--- begin ---
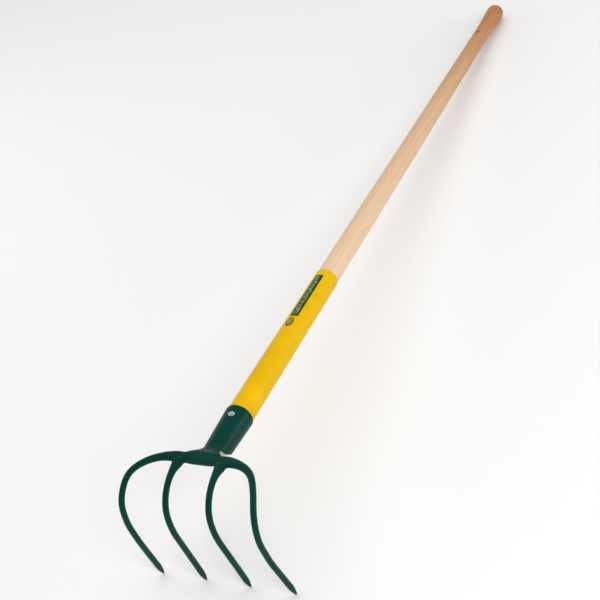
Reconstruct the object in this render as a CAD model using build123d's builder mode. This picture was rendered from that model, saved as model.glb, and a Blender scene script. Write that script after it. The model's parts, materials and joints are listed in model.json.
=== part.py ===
from build123d import *

import os
from math import asin, atan, atan2, cos, degrees, hypot, radians, sin, tan

# A four-tine drag fork: a long turned ash handle driven into the rolled socket of a steel head,
# whose round tines hook down and back towards the user.
#
# The tool has its own axes: x across the head, y along the handle towards its butt, z up and away
# from the ground that the tines point at. Their origin is the centre of the socket's mouth.
# The finished tool lies as it rests on level ground, on its tine tips and on the knob of its
# handle, and the model's origin is on the ground under the middle of its bounding box.
# All sizes are in millimetres and degrees.

# ---- handle ----
reach = 1272.0              # mouth of the socket to the end of the butt
socket_depth = 57.0         # length of wood inside the socket
mouth_radius = 17.1         # wood at the mouth of the socket
shoulder_radius = 16.6      # wood at the sleeve's upper end, where the long taper starts
neck_radius = 13.5          # wood where it is thinnest, just before the knob
neck_to_butt = 112.0
knob_radius = 16.0
hang_hole_radius = 4.5
hang_hole_to_butt = 132.0
wood_end_chamfer = 0.8

# ---- coloured sleeve and its label ----
sleeve_length = 311.0
sleeve_wall = 0.4
label_length = 100.0
label_width = 12.0
label_to_sleeve_end = 15.0
mark_length = 22.0
mark_width = 11.0
mark_to_label = 3.0
film_thickness = 0.2
handle_turn = -4.0          # how far the label and hanging hole are turned towards +x

# ---- socket ----
fit_clearance = 0.1         # between pieces that seat on each other
socket_wall = 1.8
socket_slope = 0.035        # fall of the socket's radius for each millimetre of length
socket_length = 76.0        # mouth to the place where the socket opens into its neck
socket_back_length = 50.0   # the same under the handle, where the rolled wings are shorter
wing_height = 7.0           # height over the axis at which the wings' cut edge starts
neck_half_angle = 47.0      # how much of the socket's round runs on into the neck, each side
seam_gap = 2.0              # between the two rolled edges, under the handle
rim_rounding = 0.7

# ---- crossbar ----
head_height = 17.3          # centre of the crossbar over the handle's axis
bar_to_mouth = 101.0
bar_width = 13.5
bar_thickness = 9.0
bar_corner = 1.6
bar_half_length = 31.0
neck_width = 38.0           # where the neck meets the crossbar

# ---- tines ----
tine_radius = 3.85
arm_radius = 5.0            # of the outer tines where they leave the crossbar
tip_length = 15.0
tip_radius = 1.0
tip_rounding = 0.9
root_width = 17.0           # of an inner tine's web on the crossbar
root_length = 11.0
inner_x = 28.5
inner_knee_x = 29.0
inner_front = 161.0         # foremost line of the inner hooks, from the mouth
inner_bend = 42.0
outer_arm_x = 64.0          # where the outer arm turns forward
outer_shoulder_x = 84.0     # where it turns down
outer_x = 88.5
outer_knee_x = 88.0
outer_front = 164.2
outer_bends = [46.0, 30.0, 42.0, 92.0, 300.0]
arm_end_x = 34.0
arm_sweep = 3.0             # how far the outer arm runs forward before its first bend
shoulder_to_front = 26.2
shoulder_drop = 0.5
brow_set_back = 2.2
brow_depth = 7.5            # the outer hook's upper corner, below the handle's axis
knee_depth = 45.0           # below the axis, where the inner tines turn back
outer_knee_depth = 42.0
bow_x = 88.7                # where the outer tines, still bowed, run straight on to their tips
bow_front = 152.6
bow_depth = 86.0
knee_bend_inner = 121.0
tip_depth = 167.5           # the line of the tine tips, below the axis
tip_to_mouth = 123.8
tip_pitch = 62.2            # between neighbouring tips
leg_share = 0.995           # the most of a straight leg that the bends at its ends may take up

# ---- rivet ----
rivet_to_mouth = 17.0
rivet_turn = 4.0
rivet_shank_radius = 2.4
rivet_shank_length = 24.0
rivet_head_radius = 4.2
rivet_head_height = 1.7
rivet_head_rounding = 1.4


# ---- how the tool lies ----
knob_to_mouth = reach - knob_radius
tip_y = -(tip_to_mouth + tip_radius * sin(atan((inner_front - tip_to_mouth) / (tip_depth - knee_depth))))
tip_z = -(tip_depth - tip_radius)
slope = atan2(-tip_z, knob_to_mouth - tip_y)
slope -= asin((knob_radius - tip_radius) / hypot(tip_z, knob_to_mouth - tip_y))
mouth_height = tip_radius + tip_y * sin(slope) - tip_z * cos(slope)


def ahead(y, z):
    """Distance along the ground from the mouth's centre to a point of the tool's side view."""
    return y * cos(slope) + z * sin(slope)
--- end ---
§ **SET TASK**
For this exercise, gather every line of the data that contains the word "model".

§ **RESPONSE**
Reconstruct the object in this render as a CAD model using build123d's builder mode. This picture was rendered from that model, saved as model.glb, and a Blender scene script. Write that script after it. The model's parts, materials and joints are listed in model.json.
# handle, and the model's origin is on the ground under the middle of its bounding box.